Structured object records
[start]

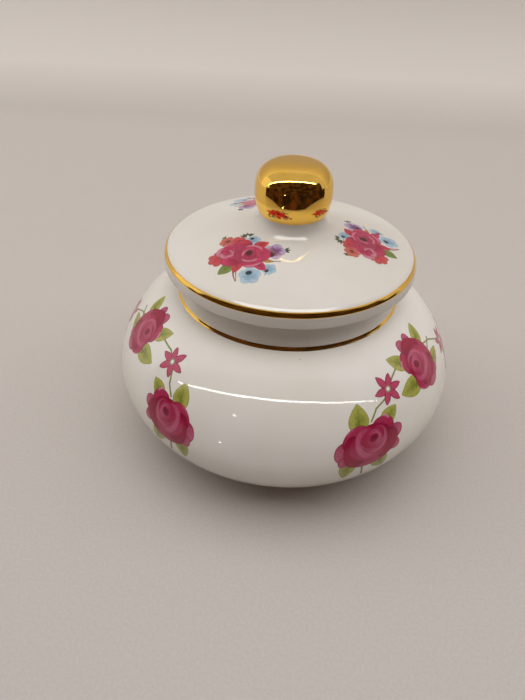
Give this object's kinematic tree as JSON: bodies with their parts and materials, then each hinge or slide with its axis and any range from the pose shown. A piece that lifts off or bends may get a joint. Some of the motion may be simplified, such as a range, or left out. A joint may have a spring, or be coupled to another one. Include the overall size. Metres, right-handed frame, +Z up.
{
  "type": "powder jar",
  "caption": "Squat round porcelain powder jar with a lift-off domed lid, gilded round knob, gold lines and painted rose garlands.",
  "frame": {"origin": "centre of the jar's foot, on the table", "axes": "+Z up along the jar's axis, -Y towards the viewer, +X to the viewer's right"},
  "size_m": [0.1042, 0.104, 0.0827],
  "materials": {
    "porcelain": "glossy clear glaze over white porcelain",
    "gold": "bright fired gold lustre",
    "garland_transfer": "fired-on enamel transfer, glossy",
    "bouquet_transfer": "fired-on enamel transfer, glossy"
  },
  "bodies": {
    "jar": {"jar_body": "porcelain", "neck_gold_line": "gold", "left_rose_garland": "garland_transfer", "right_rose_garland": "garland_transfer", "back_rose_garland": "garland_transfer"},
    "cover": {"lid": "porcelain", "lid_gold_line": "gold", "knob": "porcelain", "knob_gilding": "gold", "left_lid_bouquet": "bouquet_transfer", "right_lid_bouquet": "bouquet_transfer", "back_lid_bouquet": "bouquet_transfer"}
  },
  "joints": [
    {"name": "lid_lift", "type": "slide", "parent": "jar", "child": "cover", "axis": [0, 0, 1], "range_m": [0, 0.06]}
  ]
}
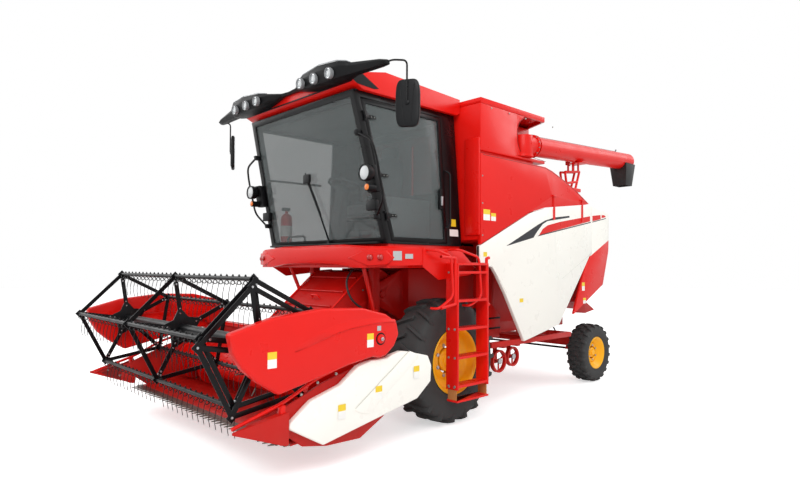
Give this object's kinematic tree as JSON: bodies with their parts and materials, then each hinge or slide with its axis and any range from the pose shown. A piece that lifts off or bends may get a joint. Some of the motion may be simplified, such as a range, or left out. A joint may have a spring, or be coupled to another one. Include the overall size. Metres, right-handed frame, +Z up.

[end]

Nothing in the data may differ; print all of it exactly as written.

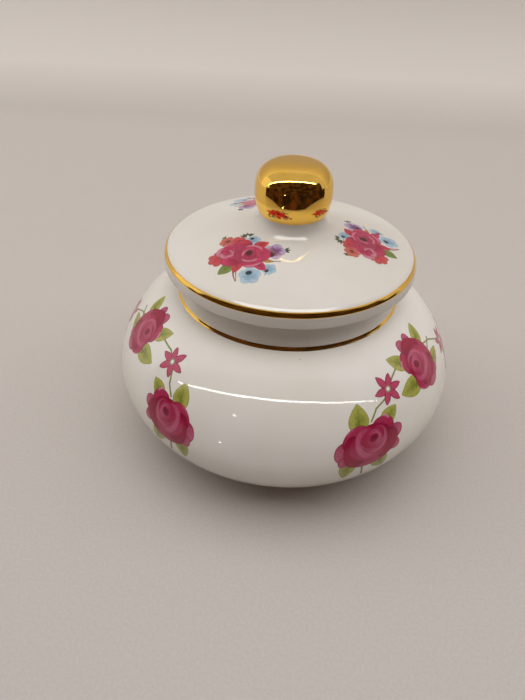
Give this object's kinematic tree as JSON: bodies with their parts and materials, then each hinge or slide with its axis and any range from the pose shown. A piece that lifts off or bends may get a joint. Some of the motion may be simplified, such as a range, or left out. A joint may have a spring, or be coupled to another one. Include the overall size. Metres, right-handed frame, +Z up.
{
  "type": "powder jar",
  "caption": "Squat round porcelain powder jar with a lift-off domed lid, gilded round knob, gold lines and painted rose garlands.",
  "frame": {"origin": "centre of the jar's foot, on the table", "axes": "+Z up along the jar's axis, -Y towards the viewer, +X to the viewer's right"},
  "size_m": [0.1042, 0.104, 0.0827],
  "materials": {
    "porcelain": "glossy clear glaze over white porcelain",
    "gold": "bright fired gold lustre",
    "garland_transfer": "fired-on enamel transfer, glossy",
    "bouquet_transfer": "fired-on enamel transfer, glossy"
  },
  "bodies": {
    "jar": {"jar_body": "porcelain", "neck_gold_line": "gold", "left_rose_garland": "garland_transfer", "right_rose_garland": "garland_transfer", "back_rose_garland": "garland_transfer"},
    "cover": {"lid": "porcelain", "lid_gold_line": "gold", "knob": "porcelain", "knob_gilding": "gold", "left_lid_bouquet": "bouquet_transfer", "right_lid_bouquet": "bouquet_transfer", "back_lid_bouquet": "bouquet_transfer"}
  },
  "joints": [
    {"name": "lid_lift", "type": "slide", "parent": "jar", "child": "cover", "axis": [0, 0, 1], "range_m": [0, 0.06]}
  ]
}
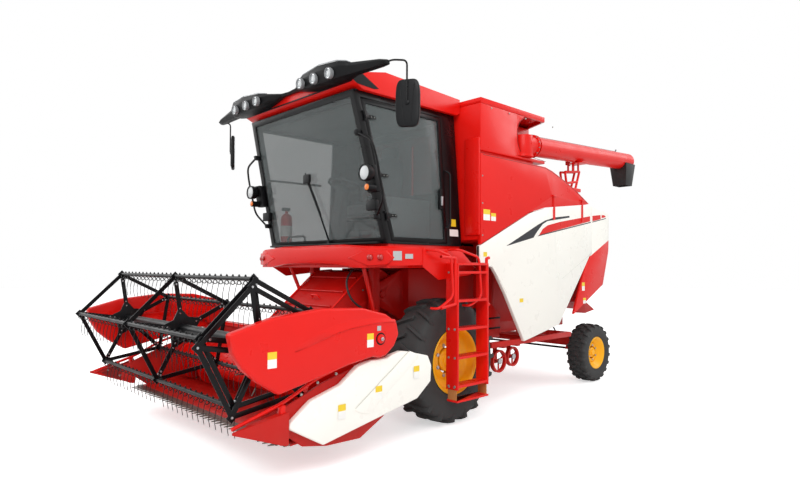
Give this object's kinematic tree as JSON: bodies with their parts and materials, then each hinge or slide with its axis and any range from the pose shown. A piece that lifts off or bends may get a joint. Some of the motion may be simplified, such as a range, or left out. A joint may have a spring, or be coupled to another one. Include the overall size. Metres, right-handed frame, +Z up.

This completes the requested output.